Given data:
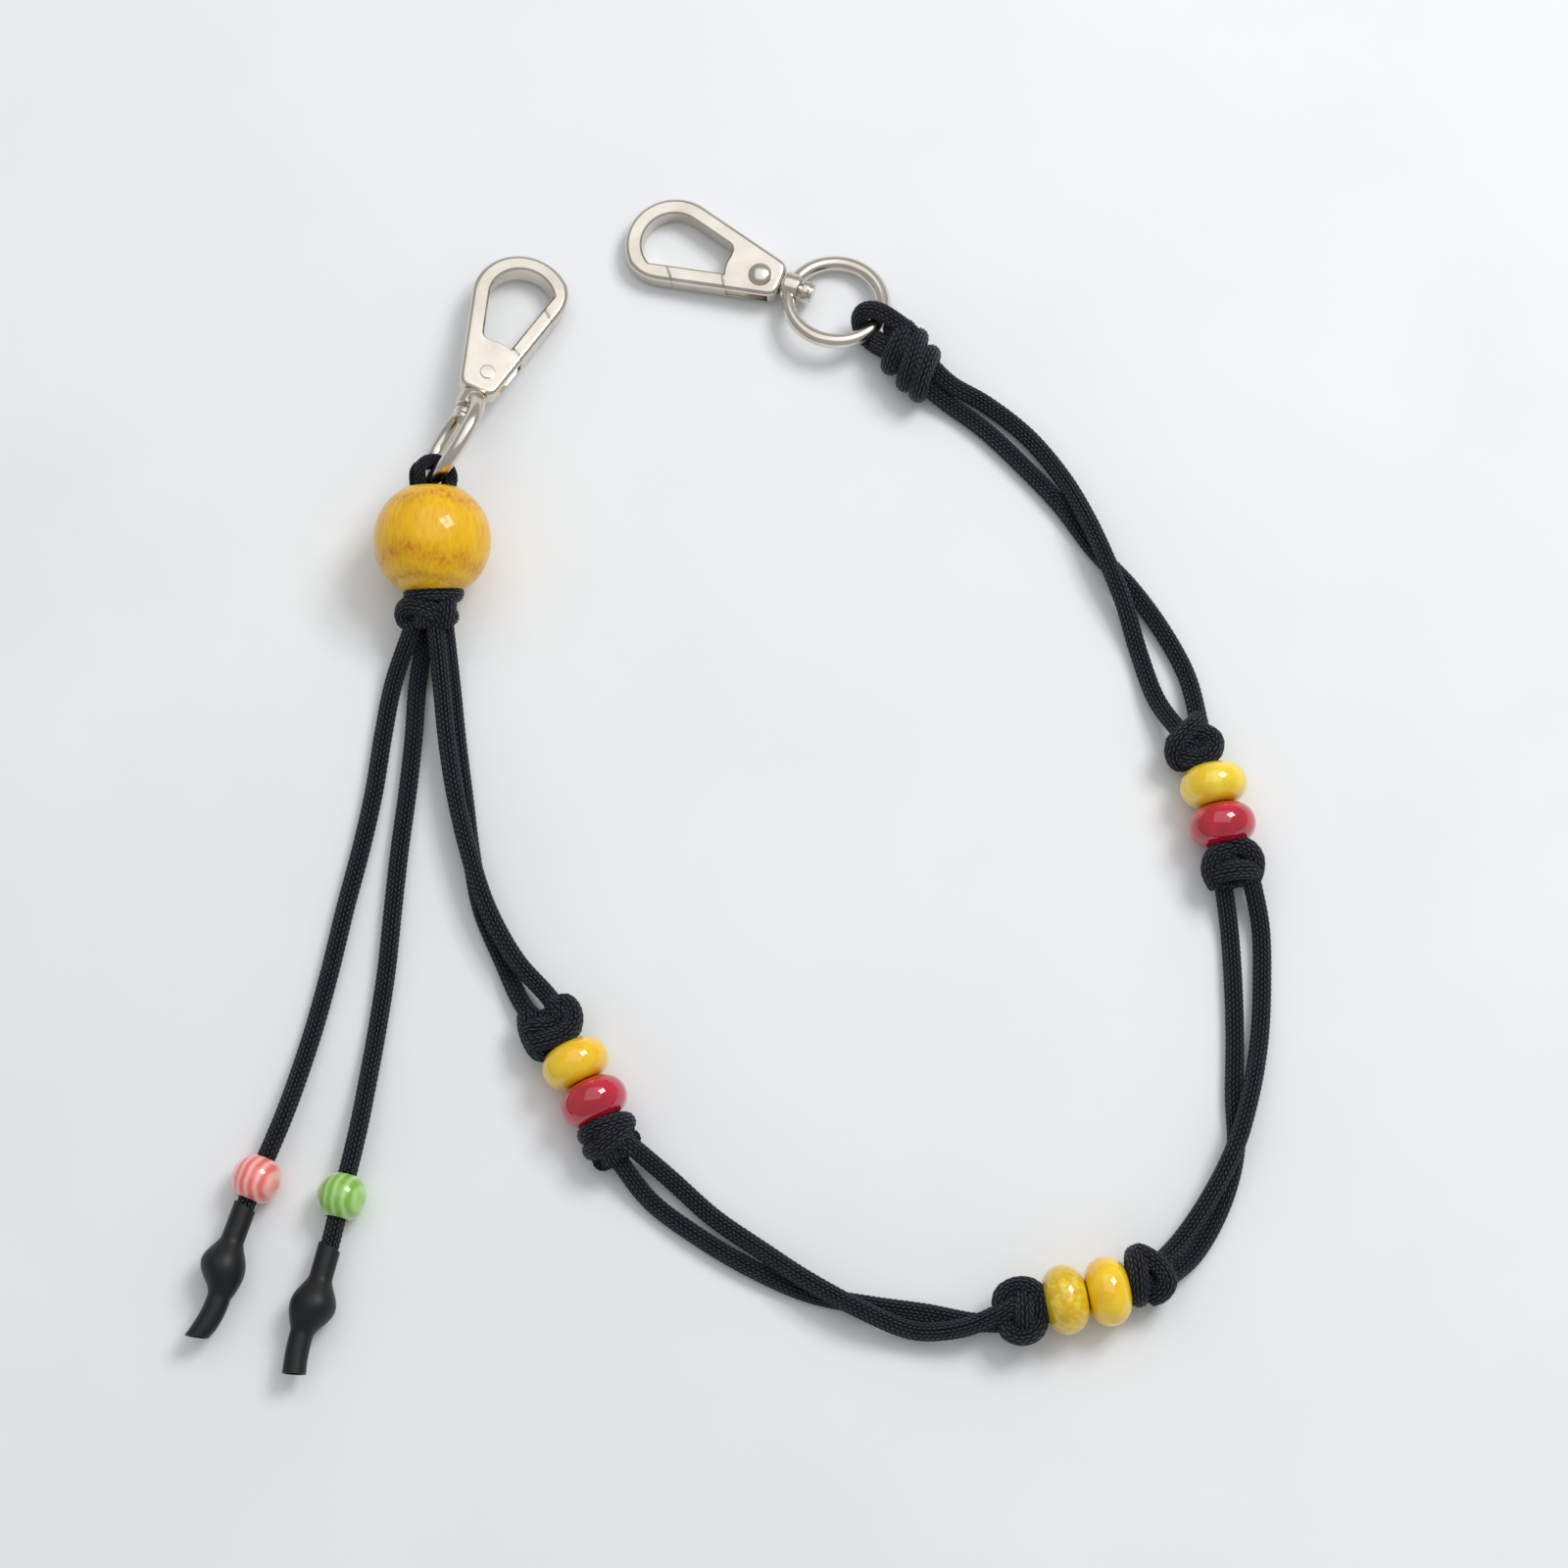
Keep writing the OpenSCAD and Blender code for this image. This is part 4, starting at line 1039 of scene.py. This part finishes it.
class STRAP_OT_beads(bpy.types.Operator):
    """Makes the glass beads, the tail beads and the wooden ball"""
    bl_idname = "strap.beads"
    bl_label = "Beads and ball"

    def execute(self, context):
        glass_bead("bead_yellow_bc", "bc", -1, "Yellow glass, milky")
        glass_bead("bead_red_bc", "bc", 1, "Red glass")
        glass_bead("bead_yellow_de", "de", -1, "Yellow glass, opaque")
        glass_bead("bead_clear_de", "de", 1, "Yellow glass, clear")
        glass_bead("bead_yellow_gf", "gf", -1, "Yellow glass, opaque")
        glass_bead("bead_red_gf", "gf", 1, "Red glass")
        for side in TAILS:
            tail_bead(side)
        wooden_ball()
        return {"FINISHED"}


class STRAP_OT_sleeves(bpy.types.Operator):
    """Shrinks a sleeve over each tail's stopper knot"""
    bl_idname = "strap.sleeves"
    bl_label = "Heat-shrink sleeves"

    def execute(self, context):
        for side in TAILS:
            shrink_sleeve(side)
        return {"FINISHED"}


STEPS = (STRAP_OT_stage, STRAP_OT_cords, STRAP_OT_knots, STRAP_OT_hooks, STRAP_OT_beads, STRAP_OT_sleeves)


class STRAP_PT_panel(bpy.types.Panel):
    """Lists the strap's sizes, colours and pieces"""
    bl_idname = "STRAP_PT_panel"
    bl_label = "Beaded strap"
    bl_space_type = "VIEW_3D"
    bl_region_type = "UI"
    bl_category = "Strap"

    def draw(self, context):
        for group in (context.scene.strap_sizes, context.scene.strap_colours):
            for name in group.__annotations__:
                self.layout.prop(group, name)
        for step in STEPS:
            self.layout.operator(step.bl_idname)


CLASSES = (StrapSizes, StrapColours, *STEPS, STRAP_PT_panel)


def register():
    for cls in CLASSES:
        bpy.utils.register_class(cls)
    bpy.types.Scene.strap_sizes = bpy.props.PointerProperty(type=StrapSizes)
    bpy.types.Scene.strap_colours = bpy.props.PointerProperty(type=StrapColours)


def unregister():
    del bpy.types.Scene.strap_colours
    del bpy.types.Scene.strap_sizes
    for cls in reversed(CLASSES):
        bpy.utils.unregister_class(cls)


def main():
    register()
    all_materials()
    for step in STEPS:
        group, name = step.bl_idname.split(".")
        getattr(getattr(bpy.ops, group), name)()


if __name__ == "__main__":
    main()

* * *

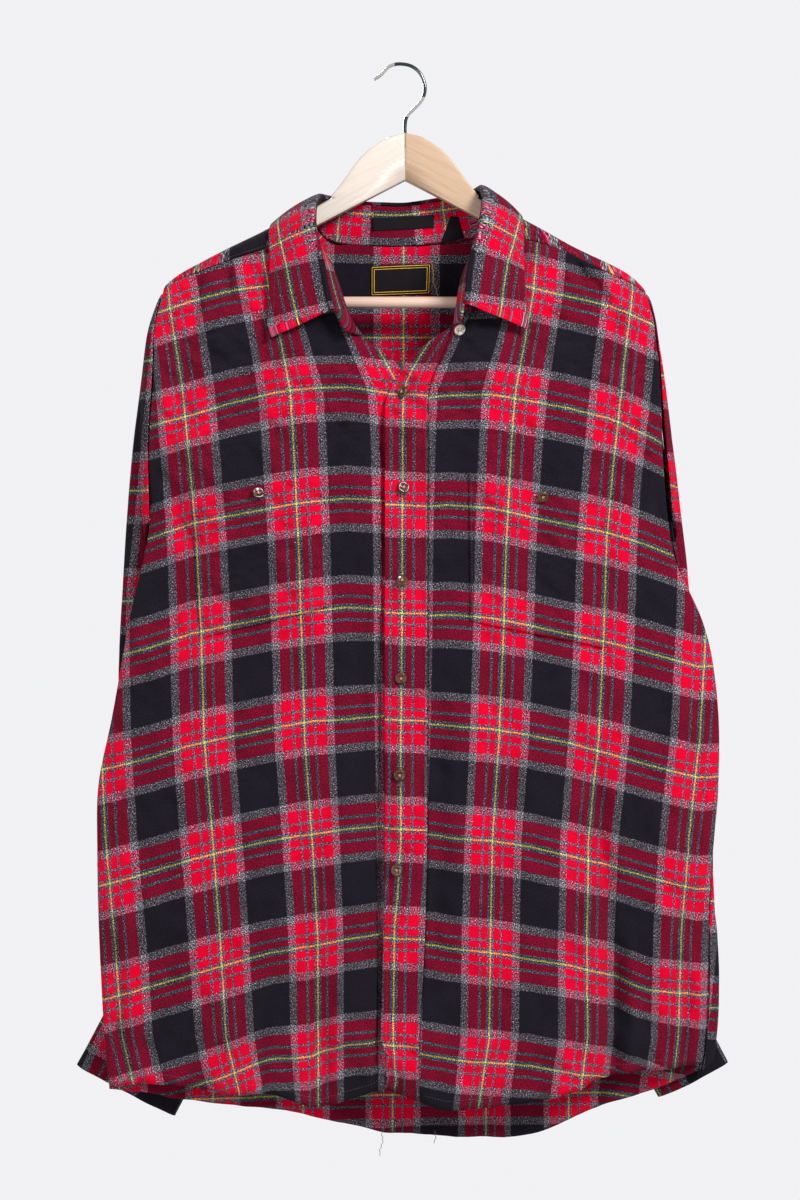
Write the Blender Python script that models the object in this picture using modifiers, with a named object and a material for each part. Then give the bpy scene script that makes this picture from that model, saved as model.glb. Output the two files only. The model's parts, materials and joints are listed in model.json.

---

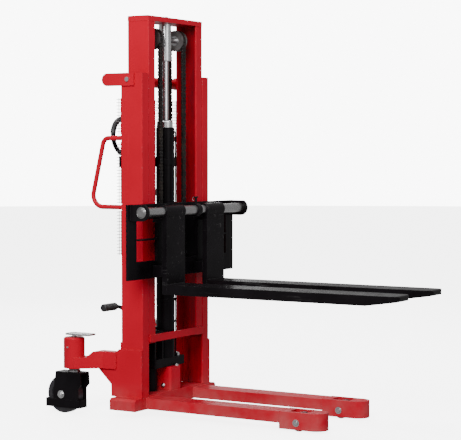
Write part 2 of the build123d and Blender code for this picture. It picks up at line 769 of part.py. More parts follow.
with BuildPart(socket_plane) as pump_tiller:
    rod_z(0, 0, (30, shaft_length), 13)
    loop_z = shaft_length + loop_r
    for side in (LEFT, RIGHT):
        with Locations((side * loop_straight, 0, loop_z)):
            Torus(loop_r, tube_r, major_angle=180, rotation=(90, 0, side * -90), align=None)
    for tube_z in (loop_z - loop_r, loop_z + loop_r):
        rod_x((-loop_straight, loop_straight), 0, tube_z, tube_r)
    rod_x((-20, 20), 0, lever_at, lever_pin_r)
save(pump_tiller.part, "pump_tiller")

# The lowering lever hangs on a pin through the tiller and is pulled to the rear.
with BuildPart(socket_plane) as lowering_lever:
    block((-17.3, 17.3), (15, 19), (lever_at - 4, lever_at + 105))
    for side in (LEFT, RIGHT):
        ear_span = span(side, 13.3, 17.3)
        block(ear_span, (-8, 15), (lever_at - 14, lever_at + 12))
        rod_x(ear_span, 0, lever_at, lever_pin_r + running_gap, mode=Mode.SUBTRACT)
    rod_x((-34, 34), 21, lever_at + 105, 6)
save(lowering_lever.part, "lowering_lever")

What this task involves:
Using the material above, report each line where "parts" occurs.

Result:
Write the Blender Python script that models the object in this picture using modifiers, with a named object and a material for each part. Then give the bpy scene script that makes this picture from that model, saved as model.glb. Output the two files only. The model's parts, materials and joints are listed in model.json.
Write part 2 of the build123d and Blender code for this picture. It picks up at line 769 of part.py. More parts follow.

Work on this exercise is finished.